Commisioning and Decommissioning
to/from transport


  1. Understand height requirements, particularly power yachts with fly bridges and arches, including hauler deck heights
  2. Dismantle to meet requirements
    • Propeller(s)
    • Mast / spreaders / furling, rigging
    • Hatch securement
    • Canvas
    • Arches
    • Antennas
    • Lights
    • Seats
    •  Windshields
    • Anchors
  3. Store / secure all loose materials
  4. Mark components for reassembly; a number to number match 1-1 is easy
  5. Protect components with tape, lanocote, shrinkwrap, bubble wrap and or carpet.
  6. Shrink wrap required

• BEFORE YOU LAUNCH – After Transport:

  1.  Inspect and lubricate seacocks. Hoses and hose clamps should be inspected and replaced as necessary.
  2. Replace deteriorated anodes.
  3. Inspect prop(s) for dings, pitting and distortion. Make sure cotter pins are secure. Grip the prop and try moving the shaft – if it’s loose, the cutlass bearing may need to be replaced.
  4. Check to make sure the rudderstock hasn’t been bent.
  5. Inspect the hull for blisters, distortions and stress cracks.
  6. Make sure your engine intake sea strainer is free of corrosion, clean and properly secured.
  7. Check the engine shaft and rudder stuffing boxes for looseness.
  8. After the boat is launched, be sure to check all through-hulls for leaks.
  9. Use a hose to check for deck leaks at ports and hatches. Renew caulk or gaskets as necessary.
  10. If equipped, ensure that the stern drain plug is installed.
  11. Bottom Paint
  12. Winterization / de winterization required for the climate


  1.  Inspect rubber outdrive bellows for cracked, dried and/or deteriorated spots (look especially in the folds), and replace if suspect.
  2. Check power steering and power trim oil levels.
  3. Check outdrive fluid for moisture
  4. Replace anodes that are more than half worn away or are changing service (waters).
    • Magnesium for fresh water,
    • Aluminum for brackish water
    • Zinc for salt water
  5. Inspect outer jacket of control cables. Cracks or swelling indicate corrosion and mean that the cable must be replaced.

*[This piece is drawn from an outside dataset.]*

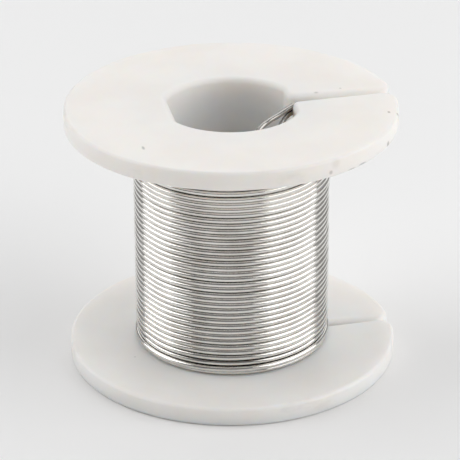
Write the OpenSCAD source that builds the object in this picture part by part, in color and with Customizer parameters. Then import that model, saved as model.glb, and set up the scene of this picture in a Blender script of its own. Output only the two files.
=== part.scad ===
// Small reel of solder wire: a two-part plastic reel with a double-D spindle hole and a
// tapered wire slot in each flange, wound with four layers of bright soft wire.
// Both ends of the wire come up through the upper slot and are tucked down into the hole.
// Origin: centre of the bottom face. +Z runs up the reel's axis. The slots open along +X.

/* [Reel] */
// Diameter of both flanges
flange_d = 50; // [49:0.5:54]
// Height over both flanges
reel_h = 41; // [38:0.5:44]
// Thickness of each flange
flange_t = 2.9; // [2.6:0.1:3.0]
// Radius of the rounded edges of each flange
rim_r = 0.5; // [0.3:0.1:0.9]
// Outer diameter of the barrel under the wire
barrel_d = 23.2; // [22.8:0.1:23.4]

/* [Spindle hole] */
// Diameter across the round stretches of the hole
hole_d = 20; // [19.8:0.1:20.1]
// Width across the two flats of the hole
hole_flats = 18; // [17.8:0.1:18.2]
// Radius of the rounded lip at both ends of the hole
lip_r = 0.9; // [0.4:0.1:1.1]

/* [Wire slot] */
// Width between the slot's walls, carried on to the flat of the spindle hole
slot_w = 2.0; // [1.8:0.1:2.4]
// Width of the slot at its neck, where the wire is nipped
neck_w = 0.7; // [0.6:0.1:1.0]
// Distance of the neck from the reel's axis
neck_x = 22; // [21:0.5:22.5]
// Radius of the rounded corners of the slot's mouth
mouth_r = 2.2; // [1.6:0.1:2.2]
// Radius of the rounded corners where the slot opens out of the spindle hole
heel_r = 1.8; // [1.6:0.1:2.0]
// Distance of the lower slot's middle line from the reel's axis, toward +Y
lower_slot_y = -1.0; // [-1.2:0.1:0]

/* [Barrel joint] */
// Diameter of the spigot on the lower half, a press fit in the upper half
spigot_d = 21.6; // [21.2:0.1:21.8]
// Length of the spigot
spigot_l = 5; // [3:0.5:8]

/* [Wire] */
// Diameter of the wire
wire_d = 0.8; // [0.6:0.1:0.8]
// Turns side by side in each layer
turns = 40; // [36:1:42]

/* [Hidden] */
$fn = 96;
past = 1;                              // how far a cutting shape runs past a face
flange_r = flange_d / 2;
barrel_r = barrel_d / 2;
hole_r = hole_d / 2;
flat_x = hole_flats / 2;
mid_z = reel_h / 2;
coil_bottom = flange_t;                // the wire fills the barrel between the flanges
coil_top = reel_h - flange_t;
pitch = (coil_top - coil_bottom) / turns;
wire_r = wire_d / 2;
layer_4_r = barrel_r + 3 * wire_d;     // the inner radius of the outer layer
tail_sides = 8;
plastic = "#ebe8e4";
metal = "#c9c6c0";

// Where each end of the wire runs, up out of the winding, in along the slot, and down the hole
start_route = [
    [12.0, 0.1, 38.1], [12.0, 0.1, 38.3], [11.6, 0.0, 38.9], [10.8, -0.1, 39.2], [9.7, -0.45, 39.2],
    [8.7, -1.4, 39.2], [7.7, -2.6, 39.1], [6.9, -3.9, 38.8], [6.4, -5.1, 38.0], [6.2, -6.0, 36.8],
    [6.1, -6.6, 35.3], [6.0, -7.0, 33.6], [5.9, -7.3, 31.8], [5.9, -7.4, 30.0], [5.8, -7.5, 28.2]];
finish_route = [
    [14.4, 0.0, 38.1], [14.4, 0.0, 38.3], [14.2, -0.05, 39.1], [13.6, -0.15, 39.75],
    [12.6, -0.25, 40.05], [11.4, -0.3, 40.1], [10.3, -0.35, 40.1], [9.4, -0.7, 40.1],
    [8.6, -1.45, 40.1], [7.7, -2.35, 40.1], [6.2, -3.95, 40.1], [4.6, -5.55, 40.1],
    [3.3, -7.0, 40.0], [2.4, -8.0, 39.5], [1.9, -8.7, 38.5], [1.6, -9.05, 37.1], [1.4, -9.25, 35.3],
    [1.1, -9.35, 33.3], [0.8, -9.4, 31.3], [0.5, -9.4, 29.3], [0.3, -9.3, 27.3]];

// Direction of the slot's +Y wall in plan, out toward the rim, and its normal into the plastic
wall_run = [neck_x - flat_x, (neck_w - slot_w) / 2];
wall_dir = wall_run / norm(wall_run);
wall_normal = [-wall_dir[1], wall_dir[0]];
corner_steps = 12;

// Points round a corner of the outline
function corner(c, r, from, to) =
    [for (i = [0:corner_steps]) let (a = from + (to - from) * i / corner_steps) c + r * [cos(a), sin(a)]];

// The +Y side of a slot whose middle line lies at y: out of the hole round the heel, along the
// wall, and round the mouth's corner past the rim
function slot_side(y) =
    let (off = wall_normal * [flat_x, slot_w / 2 + y],
         to_wall = atan2(-wall_normal[1], -wall_normal[0]),
         heel_x = flat_x + heel_r,
         heel = [heel_x, (off + heel_r - heel_x * wall_normal[0]) / wall_normal[1]],
         mouth_off = off + mouth_r,
         mouth_along = sqrt(pow(flange_r - mouth_r, 2) - mouth_off * mouth_off),
         mouth = mouth_off * wall_normal + mouth_along * wall_dir,
         to_rim = atan2(mouth[1], mouth[0]))
    concat([[flat_x - 2 * past, heel[1]]],
           corner(heel, heel_r, -180, to_wall),
           corner(mouth, mouth_r, to_wall, to_rim),
           [mouth + (mouth_r + 2 * past) * [cos(to_rim), sin(to_rim)]]);

// Plan of a slot: it narrows from the spindle hole to the neck and flares again at the rim
module slot_plan(y) {
    upper = slot_side(y);
    lower = slot_side(-y);
    polygon(concat(upper, [for (i = [len(lower) - 1:-1:0]) [lower[i][0], -lower[i][1]]]));
}

// Half section of a round bar with rounded ends, from z = 0 to z = h
module rounded_bar(r, h, round_r) {
    square([r - round_r, h]);
    translate([0, round_r]) square([r, h - 2 * round_r]);
    for (z = [round_r, h - round_r]) translate([r - round_r, z]) circle(r = round_r);
}

// Section of an opening of half width r through the reel, flared at both faces by the lip
module flared_opening(r) {
    translate([0, -past]) square([r, reel_h + 2 * past]);
    for (side = [0, 1]) translate([0, side * reel_h]) mirror([0, side]) difference() {
        translate([0, -past]) square([r + lip_r, past + lip_r]);
        translate([r + lip_r, lip_r]) circle(r = lip_r);
    }
}

// The double-D spindle hole, as the solid that cuts it
module spindle_hole() {
    intersection() {
        rotate_extrude() flared_opening(hole_r);
        rotate([90, 0, 0]) linear_extrude(height = flange_d, center = true) {
            flared_opening(flat_x);
            mirror([1, 0]) flared_opening(flat_x);
        }
    }
}

// A flange with its underside at z = 0 and the middle line of its slot at y
module slotted_flange(y) {
    difference() {
        rotate_extrude() rounded_bar(flange_r, flange_t, rim_r);
        translate([0, 0, -past]) linear_extrude(height = flange_t + 2 * past) slot_plan(y);
    }
}

// The lower flange and barrel half, with the spigot on top
module lower_reel_half() {
    color(plastic) difference() {
        union() {
            slotted_flange(lower_slot_y);
            translate([0, 0, flange_t]) cylinder(r = barrel_r, h = mid_z - flange_t);
            translate([0, 0, mid_z - past]) cylinder(d = spigot_d, h = spigot_l + past);
        }
        spindle_hole();
    }
}

// The upper flange and barrel half, with the socket that grips the spigot
module upper_reel_half() {
    color(plastic) difference() {
        union() {
            translate([0, 0, coil_top]) slotted_flange(0);
            translate([0, 0, mid_z]) cylinder(r = barrel_r, h = coil_top - mid_z);
        }
        spindle_hole();
        translate([0, 0, mid_z - past]) cylinder(d = spigot_d, h = spigot_l + past);
    }
}

// One smooth layer of turns, counted from 1 at the barrel
module inner_layer(k) {
    color(metal) translate([0, 0, coil_bottom]) difference() {
        cylinder(r = barrel_r + k * wire_d, h = coil_top - coil_bottom);
        translate([0, 0, -past]) cylinder(r = barrel_r + (k - 1) * wire_d, h = reel_h);
    }
}

// The outer layer, with a bead for each turn
module wire_layer_4() {
    color(metal) rotate_extrude() {
        translate([layer_4_r, coil_bottom]) square([wire_r, coil_top - coil_bottom]);
        for (i = [0:turns - 1]) {
            translate([layer_4_r + wire_r, coil_bottom + (i + 0.5) * pitch]) circle(r = wire_r);
        }
    }
}

// The direction of a route at one of its points. It starts straight up, out of the winding.
function heading(route, i) =
    i < 2 ? [0, 0, 1] :
    let (step = route[min(i + 1, len(route) - 1)] - route[i - 1]) step / norm(step);

// One ring of a tube around a route's point, on axes square to its heading
function ring(route, i, r) =
    let (t = heading(route, i), side = cross([0.6, -0.8, 0], t), u = side / norm(side), v = cross(t, u))
    [for (s = [0:tail_sides - 1])
        route[i] + r * (cos(360 * s / tail_sides) * u + sin(360 * s / tail_sides) * v)];

// A closed tube of radius r along a route
module tube(route, r) {
    n = tail_sides;
    rings = len(route);
    points = [for (i = [0:rings - 1]) each ring(route, i, r)];
    walls = [for (i = [0:rings - 2], s = [0:n - 1])
        [i * n + s, i * n + (s + 1) % n, (i + 1) * n + (s + 1) % n, (i + 1) * n + s]];
    first = [for (s = [n - 1:-1:0]) s];
    last = [for (s = [0:n - 1]) (rings - 1) * n + s];
    polyhedron(points, concat([first, last], walls));
}

module wire_start_tail() { color(metal) tube(start_route, wire_r); }
module wire_finish_tail() { color(metal) tube(finish_route, wire_r); }

lower_reel_half();
upper_reel_half();
inner_layer(1);  // wire_layer_1
inner_layer(2);  // wire_layer_2
inner_layer(3);  // wire_layer_3
wire_layer_4();
wire_start_tail();
wire_finish_tail();
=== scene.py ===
"""Looks of a small reel of solder wire: two moulded reel halves and one long bright wire.

The wire is a single cord. It starts in the spindle hole, comes out through the upper slot,
goes down and up the barrel in four layers, and ends back in the hole through the same slot.
Lengths are in millimetres until a mesh is made, and angles are in radians.
"""

import bmesh
import bpy
import numpy as np
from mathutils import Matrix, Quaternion, Vector


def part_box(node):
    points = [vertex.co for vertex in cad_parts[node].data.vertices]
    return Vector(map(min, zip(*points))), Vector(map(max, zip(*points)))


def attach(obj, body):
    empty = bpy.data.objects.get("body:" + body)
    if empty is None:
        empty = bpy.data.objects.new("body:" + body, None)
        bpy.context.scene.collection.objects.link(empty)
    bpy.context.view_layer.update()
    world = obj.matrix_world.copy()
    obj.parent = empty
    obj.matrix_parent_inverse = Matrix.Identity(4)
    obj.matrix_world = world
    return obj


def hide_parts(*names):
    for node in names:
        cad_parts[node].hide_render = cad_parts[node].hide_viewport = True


MM = 0.001

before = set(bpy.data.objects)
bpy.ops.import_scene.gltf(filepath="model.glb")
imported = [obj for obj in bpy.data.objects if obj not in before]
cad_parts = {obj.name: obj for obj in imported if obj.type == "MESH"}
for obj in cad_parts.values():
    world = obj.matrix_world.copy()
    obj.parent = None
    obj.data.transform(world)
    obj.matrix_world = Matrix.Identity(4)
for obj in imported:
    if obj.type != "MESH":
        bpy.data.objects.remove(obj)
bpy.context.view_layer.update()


def box_mm(node):
    low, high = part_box(node)
    return np.array(low) / MM, np.array(high) / MM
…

  1. Inspect fuel lines, including fill and vent hoses, for softness, brittleness or cracking.
    • Check all joints for leaks and make sure all lines are well supported with non-combustible clips or straps with smooth edges.
  2. Inspect fuel tanks, fuel pumps and filters for leaks.
    • Clamps should be snug and free of rust. Clean or replace fuel filters.
    • Owners of gasoline-powered boats with fiberglass fuel tanks should consult a marine professional to inspect for any ethanol related issues.
  3. Inspect cooling hoses for stiffness, rot, leaks and/or cracking.
    • Make sure they fit snugly and are double-clamped.
  4. Every few years, remove and inspect exhaust manifold for corrosion.
  5. Clean and tighten electrical connections, especially both ends of battery cables.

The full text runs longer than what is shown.